The newly minted creative told Adweek she had no idea the stunt would attract so much attention. “I didn’t expect it to catch as much wind as it did,” she said, though of course she also knew that “it wasn’t going to be the normal introduction to an ad agency.”
In the two months since joining McCann, she has been most excited to begin working on campaigns for a range of clients and getting to know her new colleagues outside the office while learning about roles beyond the traditional copywriter and art director duo.
The experience has been very different than university. “People are teaching you so much, and now that you’re in an agency setting you have to learn a lot more [information] much more quickly,” she said.
Despite her fame, no one recognizes Delaney on the street today.
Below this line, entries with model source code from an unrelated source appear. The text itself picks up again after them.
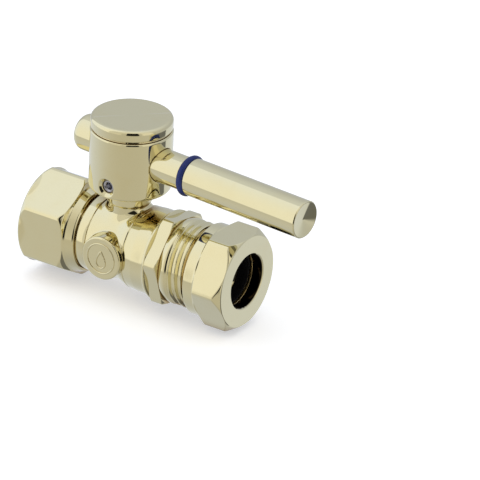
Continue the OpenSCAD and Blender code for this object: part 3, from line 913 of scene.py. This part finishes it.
def waxy_plastic(name):
    """Milky PTFE of the ball seats."""
    m = Finish(name)
    cloud = m.noise(1.8, 3.0)
    color = m.mix(m.spread(cloud, 0.3, 0.7), (0.72, 0.72, 0.68), (0.83, 0.83, 0.80))
    return m.finish(color, m.spread(cloud, 0.2, 0.8, 0.35, 0.5), m.bump(m.noise(0.3), 0.003),
                    **{"Subsurface Weight": 0.2, "Subsurface Scale": 0.5 * MM})


def make_materials():
    return {
        "body_brass": polished_brass("body_brass", (1, 1, 1), 0.010, 0.06, bore=TUBE_R),
        "connector_brass": polished_brass("connector_brass", AROUND_PIPE, ripple=0.016),
        "handle_brass": polished_brass("handle_brass", AROUND_STEM, ripple=0.003, shine=0.05),
        "cap_brass": polished_brass("cap_brass", (1, 1, 1), ripple=0.003, shine=0.08),
        "lever_brass": polished_brass("lever_brass", AROUND_PIPE, ripple=0.003),
        "nut_brass": polished_brass("nut_brass", AROUND_PIPE, 0.006, bore=TUBE_R),
        "stem_brass": machined_brass("stem_brass"),
        "ball_chrome": plated_metal("ball_chrome", (0.55, 0.56, 0.58), (0.64, 0.65, 0.66), 0.08),
        "screw_steel": plated_metal("screw_steel", (0.42, 0.42, 0.47), (0.58, 0.58, 0.64), 0.24),
        "indicator_rubber": moulded_rubber("indicator_rubber", (0.010, 0.024, 0.150),
                                           (0.022, 0.045, 0.210), 0.42),
        "seal_rubber": moulded_rubber("seal_rubber", (0.012, 0.012, 0.012),
                                      (0.03, 0.03, 0.03), 0.5),
        "washer_rubber": moulded_rubber("washer_rubber", (0.009, 0.009, 0.010),
                                        (0.025, 0.025, 0.025), 0.5),
        "seat_plastic": waxy_plastic("seat_plastic"),
    }


def paint_everything():
    """Gives each new piece its slot's material, and each shown CAD node the record's slot."""
    materials = make_materials()
    slots = {row["node"]: row["material_slot"] for row in frame["record"]["subparts"]}
    for thing in bpy.context.scene.objects:
        if thing.type == "MESH" and not thing.get("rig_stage"):
            slot = thing.get("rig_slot") or slots[thing["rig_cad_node"]]
            thing.data.materials.clear()
            thing.data.materials.append(materials[slot])


# ---------------------------------------------------------------- studio and camera

CAMERA_AZIMUTH = 32.13      # degrees from straight in front, towards the outlet
CAMERA_ELEVATION = 26.89
CAMERA_ROLL = 2.6
CAMERA_DISTANCE = 0.942
CAMERA_SHIFT = (0.026301, 0.00028)     # metres, right and up, so that the valve sits left
CAMERA_LENS = 300
FLOOR_GAP = 0.05


def window(n, value, centre, half, soft):
    """1 where value is within half of centre, with soft sides."""
    away = n.math("ABSOLUTE", n.math("SUBTRACT", value, centre))
    return n.spread(away, half + soft / 2, half - soft / 2)


def studio_room():
    """Light room with a big soft box on the left, a dark gap behind the camera, and a table."""
    world = bpy.data.worlds.new("studio_room")
    bpy.context.scene.world = world
    n = Nodes(world)
    look = n.add("ShaderNodeTexCoord").outputs["Generated"]
    turned = n.add("ShaderNodeVectorRotate", rotation_type="Z_AXIS")
    n.feed(turned, "Vector", look)
    n.feed(turned, "Angle", -math.radians(CAMERA_AZIMUTH))
    split = n.add("ShaderNodeSeparateXYZ")
    n.feed(split, "Vector", turned.outputs["Vector"])
    right, away, up = (split.outputs[k] for k in range(3))
    front = n.math("MULTIPLY", away, -1.0)
    azimuth = n.math("MULTIPLY", n.math("ARCTAN2", right, front), 180 / math.pi)
    elevation = n.math("MULTIPLY", n.math("ARCSINE", up), 180 / math.pi)
    tint = n.mix(n.spread(front, -0.6, 0.9), (0.95, 1.0, 1.14), (1.04, 1.0, 0.90))
    level = n.spread(elevation, 10, 85, 0.56, 0.86)
    panels = [
        # azimuth and half width, elevation and half height, softness (degrees), brightness
        (-98, 38, 33, 47, 5, 1.0),
        (-43, 17, 8, 22, 6, 0.72),
        (46, 15, 15, 34, 6, 0.82),
        (5, 17, 15, 36, 3, 0.015),
    ]
    for azimuth_at, half, elevation_at, high, soft, brightness in panels:
        share = n.math("MULTIPLY", window(n, azimuth, azimuth_at, half, soft),
                       window(n, elevation, elevation_at, high, soft))
        level = n.blend(share, level, brightness)
    table = n.spread(front, -1.0, 1.0, 0.80, 0.56)
    table = n.math("MULTIPLY", table, n.spread(elevation, -80, -30, 0.72, 1.0))
    dim = n.math("MULTIPLY", window(n, azimuth, 85, 25, 4), window(n, elevation, -40, 19, 5))
    table = n.blend(dim, table, 0.17)
    lit = n.blend(n.spread(elevation, -11, -21), level, table)
    n.feed(n.tree.nodes["Background"], "Color", tint)
    n.feed(n.tree.nodes["Background"], "Strength", lit)


def studio_floor():
    """A plain white table top, just under the lowest corner of the valve."""
    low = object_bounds()[0]
    side = 4.0
    mesh = bpy.data.meshes.new("table_top")
    corners = [(-side, -side), (side, -side), (side, side), (-side, side)]
    height = low[2] - FLOOR_GAP * MM
    mesh.from_pydata([(x, y, height) for x, y in corners], [], [(0, 1, 2, 3)])
    floor = bpy.data.objects.new("table_top", mesh)
    bpy.context.collection.objects.link(floor)
    floor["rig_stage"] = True
    floor.visible_glossy = False
    m = Finish("table_white")
    speck = m.noise(40.0, 2.0)
    color = m.mix(speck, (0.88, 0.88, 0.88), (0.90, 0.90, 0.90))
    mesh.materials.append(m.finish(color, 0.9, m.bump(m.noise(2.0), 0.002), **{
        "Emission Color": (1, 1, 1, 1), "Emission Strength": 0.5}))


def studio_camera():
    """Long lens, above and to the outlet side, aimed so that the valve sits to the left."""
    azimuth = math.radians(CAMERA_AZIMUTH)
    elevation = math.radians(CAMERA_ELEVATION)
    roll = math.radians(CAMERA_ROLL)
    back = Vector((math.sin(azimuth) * math.cos(elevation),
                   -math.cos(azimuth) * math.cos(elevation), math.sin(elevation)))
    level = Vector((math.cos(azimuth), math.sin(azimuth), 0))
    upward = back.cross(level)
    right = level * math.cos(roll) + upward * math.sin(roll)
    up = upward * math.cos(roll) - level * math.sin(roll)
    lens = bpy.data.cameras.new("studio_camera")
    lens.lens = CAMERA_LENS
    lens.clip_start = 0.01
    camera = bpy.data.objects.new("studio_camera", lens)
    bpy.context.collection.objects.link(camera)
    place = Matrix((right, up, back)).transposed().to_4x4()
    place.translation = (Vector((STEM_X * MM, 0, 0)) + back * CAMERA_DISTANCE
                         + right * CAMERA_SHIFT[0] + up * CAMERA_SHIFT[1])
    camera.matrix_world = place
    bpy.context.scene.camera = camera


# ---------------------------------------------------------------- the whole scene

make_body()
inlet_connector()
slip_nut()
slip_seal()
handle_hub()
hub_cap()
lever_rod()
rear_stub()
indicator_ring()
set_screw()
handle_washer()
paint_everything()
studio_room()
studio_floor()
studio_camera()
bpy.context.scene.view_settings.view_transform = "Standard"
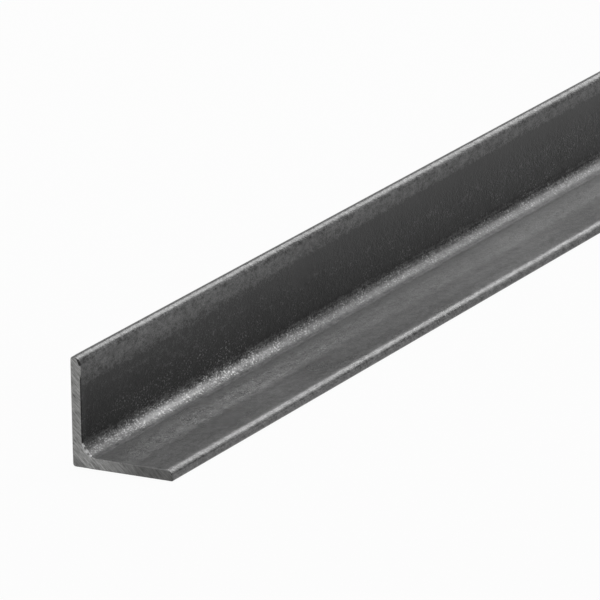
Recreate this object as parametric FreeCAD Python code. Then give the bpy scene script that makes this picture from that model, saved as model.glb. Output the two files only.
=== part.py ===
import FreeCAD
import Part
import math
import os

# Equal-leg steel angle, hot rolled in one piece and sawn to a stock length.
# It lies as it is stored: one leg flat on the floor, the other upright.
# The origin is on the floor, in the middle of the flat leg's width and of the
# bar's length. +X runs from the heel to the flat leg's toe, +Y along the bar.

# The rolled section, in millimetres.
LEG = 40.0
THICKNESS = 4.0
ROOT_RADIUS = 6.0
TOE_RADIUS = 3.0
TOE_EDGE_RADIUS = 0.8
HEEL_RADIUS = 1.0

# The cut bar.
LENGTH = 1000.0
SAWN_EDGE_BREAK = 0.25


def section_corners():
    """The sharp corners of the L, anticlockwise from the heel, each with its radius."""
    heel = -LEG / 2
    toe = LEG / 2
    inside = heel + THICKNESS
    # A thin leg's toe has room only for what its outer edge leaves.
    toe_radius = min(TOE_RADIUS, THICKNESS - TOE_EDGE_RADIUS)
    return [
        ((heel, 0.0), HEEL_RADIUS),
        ((toe, 0.0), TOE_EDGE_RADIUS),
        ((toe, THICKNESS), toe_radius),
        ((inside, THICKNESS), ROOT_RADIUS),
        ((inside, LEG), toe_radius),
        ((heel, LEG), TOE_EDGE_RADIUS),
    ]


def rounded_corner(before, corner, after, radius):
    """Start, middle and end of the arc that rounds a corner, tangent to both sides."""
    to_before = (before - corner).normalize()
    to_after = (after - corner).normalize()
    half_angle = to_before.getAngle(to_after) / 2
    setback = radius / math.tan(half_angle)
    depth = radius / math.sin(half_angle) - radius
    middle = corner + (to_before + to_after).normalize() * depth
    return corner + to_before * setback, middle, corner + to_after * setback


def section_outline():
    """The closed outline at the front end: straight faces joined by tangent arcs."""
    corners = section_corners()
    points = [FreeCAD.Vector(across, -LENGTH / 2, up) for (across, up), radius in corners]
    radii = [radius for place, radius in corners]
    arcs = []
    for i, point in enumerate(points):
        before = points[i - 1]
        after = points[(i + 1) % len(points)]
        arcs.append(rounded_corner(before, point, after, radii[i]))
    edges = []
    for i, (start, middle, end) in enumerate(arcs):
        edges.append(Part.Arc(start, middle, end).toShape())
        next_start = arcs[(i + 1) % len(arcs)][0]
        # Two rounds that fill a toe between them meet with no straight face left.
        if end.distanceToPoint(next_start) > Part.Precision.confusion():
            edges.append(Part.LineSegment(end, next_start).toShape())
    return Part.Wire(edges)


def rolled_bar():
    """The section run along the whole length, its ends cut square."""
    face = Part.Face(section_outline())
    return face.extrude(FreeCAD.Vector(0, LENGTH, 0))


def sawn_edges(bar):
    """The edges round the two sawn ends. Every other edge is centred at mid-length."""
    return [edge for edge in bar.Edges if abs(edge.CenterOfMass.y) > LENGTH / 4]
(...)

That’s primarily because, as she put it, “I look quite different than when I was in gold.”
Her co-workers were also largely unfazed. “Yes, people knew about it, but they didn’t treat me any differently for having done the stunt,” she said, though she did note some good-natured teasing from co-workers who call her the “golden girl.”
Moving forward, Delaney is most excited about the opportunity to expand her creative skill set and “get to know everybody more” while “growing a presence at the agency.”
Her advice for other young creatives looking to break through is simple: be bold.
“Think outside the box,” she said. “It’s hard to be original, but if you have a good idea, it’s worth going for it. Don’t worry much about negative comments. Take a risk. Nothing worth having comes without risk.”
Delaney added, “If you have determination and grit, you can get what you want.”